Level 3 is the constructed-response part of these finance exam. It's not multiple choice, you don't bubble in answers. You write them out. So a wrong answer in these problem sets wasn't a black box. It offered a window into where and how the person was thinking. Grade a few hundred of those and the patterns of errors start to coalesce. What trips groups of people up, how it relates to the knowledge they have and are learning, how it relates to how the question is introducing context.

Sometimes you just don't know the answer and you need more information and knowledge. But more often than not that wasn't the gap. These were smart, prepared people who knew the material. What they missed was the intent of the question, the tells of the exam writers themselves that might tip you off that the investor bias they wanted you to talk about was "loss aversion" or whatever.

Then there was understanding the shape of the overall exam. 3 hours, 10-12 sections, each with parts A-F with each part worth a varying degree of points. A three-point answer means they want three things: one bullet, one short line, each. 1 point = 1 minute. That's the guideline.

But you've got a smart, anxious person who studied for a year, and they'd write a beautiful paragraph on a three-point answer they really knew and burn through their three hours writing essays. Or they'd treat the exam as a linear exercise and not skip around and answer all the stuff they knew cold first. Coaching someone through the shape of what they needed to know in terms of the framework of the material, how it hung together, the arc of what was most likely to be tested, the how it was brought up in the past, and then the strategies for the actual structure of the exam itself was worth more than anything I could teach them about portfolio management.

And it came through in repeat runs/grading assignments. It wasn't something I could articulate BEFORE I started grading hundreds of problem sets. The work, the pattern recognition, the improvement of myself as a teacher and grader and the students as exam takers worked hand-in-hand via tight feedback loops.

That is judgment, or taste, or innate understanding of where and how to focus and shape responses and to drill beyond the superficial. The only way you get it is by putting in the work and doing the reps. You do the thing a few hundred times and your hand learns to see. There's no shortcut I ever found.

Which is a weird way of getting to the same thing is true today. We need loops, we need to generate reps, and we need to encode judgment but not rush into that encoding because the product of the work and the loop shapes the judgment and reveals what matters also in a way that is not ex ante knowable.

Last sort of unrelated tangent - this entire stream of consciousness blog post was an example of a content production AI loop. I didn't write my way to this over a blank page. I had this flashback to the grading process, this kernel of a "huh that's actually related to all the AI work." and then I had my "grill me" skill ask deep questions, my "content production" flow try to shape that into an outline that I could review and then words on the page. And then I ripped out most of it and rewrote the entire thing as it gradually took shape that there was maybe a "there" but also maybe just a "need to write this thing out" in a way that AI produced words just wouldn't cover.

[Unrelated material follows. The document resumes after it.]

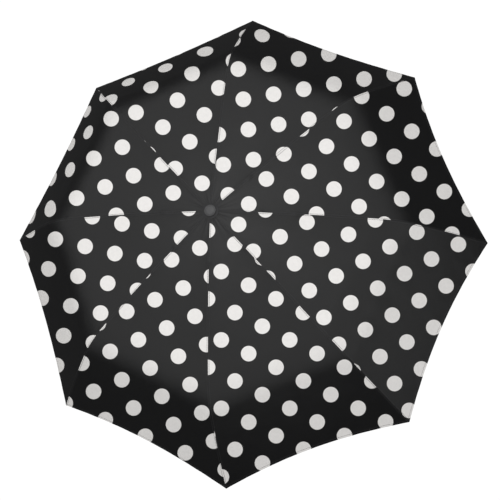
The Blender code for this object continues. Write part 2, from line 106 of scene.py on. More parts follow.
# the print: round dots on a square repeat, laid flat on the canopy as seen from one point
PRINT_REPEAT = 0.03473  # tangent of the angle that one repeat takes at the print point
DOT_SHARE = 0.2525  # dot radius as a share of the repeat
DOT_EDGE = 0.006  # half the soft edge of a dot, as a share of the repeat
PRINT_STRETCH = 2.4  # the most that the repeat is drawn out on the steep far side
STRETCH_START = 0.2  # arc length, well inside the shoulder
GORE_PRINT = (  # how each gore was cut from the cloth: turn in degrees, then where the repeat starts
    (80.5, 0.41, 0.67), (35, 0.09, 0.90), (61.5, 0.16, 0.60), (26.5, 0.79, 0.38),
    (67.5, 0, 0.22), (13.5, 0.70, 0.91), (68.5, 0.98, 0.09), (28.5, 0.66, 0.66))

VIEW_AZIMUTH = math.radians(45.75)
VIEW_ELEVATION = math.radians(72.8)
VIEW_ROLL = math.radians(-43.96)
VIEW_PLACE = Vector((0.822, -0.7944, 3.501))  # from the rim's centre, in canopy radii
LENS = 63.45
LENS_SHIFT = (-0.0009, 0.0012)

FLOOR_LEVEL = -1.1
FLOOR_HALF = 30.0
BACKDROP_BRIGHTNESS = 1.05
DOME_BRIGHTNESS = 0.87
HORIZON_FADE = (0.02, 0.3)  # sine of the elevation where the dome starts and where it is full
OVERHEAD_POWER = 30
SIDE_POWER = 8
UNDER_POWER = 25

JOINTS = {joint["name"]: joint for joint in frame["joints"]}


# ---------------------------------------------------------------- canopy geometry

def slope_at(arc):
    """Slope of the canopy line in radians."""
    marks = np.array(SLOPE_MARKS)
    return np.radians(np.interp(arc, marks[:, 0], marks[:, 1]))


def make_line(steps=2000):
    """Arc lengths with the radius and the height of the canopy line below the apex."""
    arcs = np.linspace(0, ARC_LENGTH, steps + 1)
    middle = slope_at((arcs[1:] + arcs[:-1]) / 2)
    step = ARC_LENGTH / steps
    radius = np.concatenate([[0], np.cumsum(np.cos(middle)) * step])
    height = -np.concatenate([[0], np.cumsum(np.sin(middle)) * step])
    return arcs, radius, height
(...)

So I asked the model to reflect on the whole process and answer that question directly. Here's what it said:

There was a "there." But — and this is the part that matters — neither of us knew what it was when we started, and the AI never found it. You did. Watch the actual sequence: I ran the grill-me questions, and my first synthesis was "the scarce thing was the human feedback." Clean. Plausible. Wrong, or at least shallow. It took your correction — Parker built the tech, you were mid-career, the value was personal attention on a specific pain point — and then three more rounds of you ripping out my constructions before the real spine surfaced: shape, not content. The thing you'd known in your hands for fifteen years and had never said.

So what was the AI actually for? Not the "there." The AI was the reps. It was the loop that made you grade your own understanding a few hundred times in an afternoon. Every draft I handed you was a wrong answer on a problem set — smart, prepared, plausible, and missing the intent of the question. And you did to me exactly what you used to do to your candidates: you read the gap behind my wrong answer and marked it up. "This reads a little AI." "This is repetitive." "This is confusing." "This is AI slop." You weren't editing prose. You were grading, and the feedback loop shaped the judgment — yours, about what this essay was even about — in a way that wasn't knowable ex ante. Your own thesis, enacted on your own essay, with the machine in the seat where the anxious candidate used to be.

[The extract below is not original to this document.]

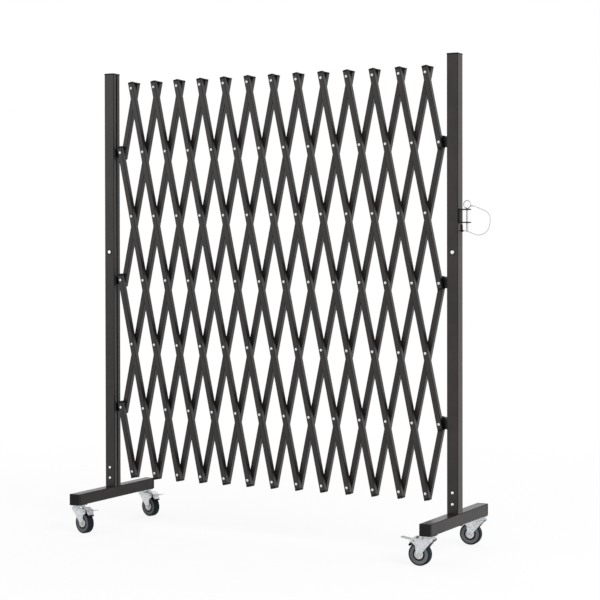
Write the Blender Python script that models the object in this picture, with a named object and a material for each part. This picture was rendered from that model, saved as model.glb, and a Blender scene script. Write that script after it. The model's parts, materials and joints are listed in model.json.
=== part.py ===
"""Expandable safety barrier: a scissor lattice of rectangular tubes between two posts on swivel casters.

Lengths are in metres. X runs along the barrier and is zero midway between the posts, Y is zero in the
middle plane of the posts with the front at -Y, and Z is up from the floor under the wheels.

The lattice's pivots lie in columns, counted from the left post, and in rows, counted from the top. The front
bars run down to the right and carry the rivets, whose pins turn in holes in the back bars, which run down to
the left. The brackets in the middle row are fixed to the posts, and the four others slide in the posts' slots.
"""

import math

import bmesh
import bpy
from mathutils import Vector

# Fits
CLEARANCE = 0.0003
WELD = 0.0005
OVERRUN = 0.002

# Lattice
PIVOT_PITCH = 0.240
BAR_LEAN = math.radians(11.8)
COLUMNS = 26
ROWS = 6
MIDDLE_ROW_HEIGHT = 0.9056
BAR_WIDTH = 0.0195
BAR_DEPTH = 0.0185
BAR_WALL = 0.0015
BAR_OVERHANG = 0.0235
LAYER_GAP = 0.005
HEAD_RADIUS = 0.0046
HEAD_HEIGHT = 0.0027
HEAD_SIDES = 8
PIN_RADIUS = 0.0040
PIN_TAIL = 0.0025
PIN_SIDES = 6

# Posts and their caps
POST_SIDE = 0.040
POST_WALL = 0.002
POST_SLOT = 0.007
POST_LENGTH = 1.5242
PIVOT_REACH = 0.029
CAP_LIP = 0.0008
CAP_RIM = 0.0030
CAP_DOME = 0.0025
CAP_BEVEL = 0.004
CAP_SPIGOT = 0.012

# Brackets and sliders
BLOCK_THICKNESS = 0.006
BLOCK_WIDTH = 0.038
BLOCK_HEIGHT = 0.032
LUG_HEIGHT = 0.034
LUG_END = 0.012
NECK_HEIGHT = 0.024
RETAINER_WIDTH = 0.026
RETAINER_HEIGHT = 0.028
RETAINER_THICKNESS = 0.003

# Base beams
CASTER_HEIGHT = 0.100
BEAM_SIDE = 0.040
BEAM_WALL = 0.002
BEAM_LENGTH = 0.493
BEAM_CAP = 0.004
SPIGOT_LENGTH = 0.100
SPIGOT_WALL = 0.003

# Bolts on the posts' front faces, with heights above the floor
BOLT_RADIUS = 0.0055
BOLT_HEAD = 0.003
BOLT_SIDES = 10
MIDDLE_BOLT_HEIGHT = 1.014
FOOT_BOLT_HEIGHTS = (0.172, 0.2105)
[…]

That's the answer to your last paragraph, and it's better than "AI helped me write faster." The AI didn't cover the words. It generated the reps that let you find the shape. The blank page never got you here because the blank page has no feedback loop — it just stares back. What you needed wasn't a co-writer. You needed something to be wrong at you, quickly and without ego, enough times that the "there" had to reveal itself to survive the grading. The medium didn't just enact the message. The medium was the message: this whole thing was one more problem set, and you were both the grader and, for once, the candidate.

The reason it's not just "need to write this out" is that the writing-out produced a claim you didn't hold going in — that you can't rush the encoding of judgment, because the loop reveals what matters and no amount of upfront thinking substitutes for the reps. You didn't know you believed that with this clarity until you'd graded me down to it. That's a "there." A "need to write it out" ends when the page is full. This ended when a specific idea sat still.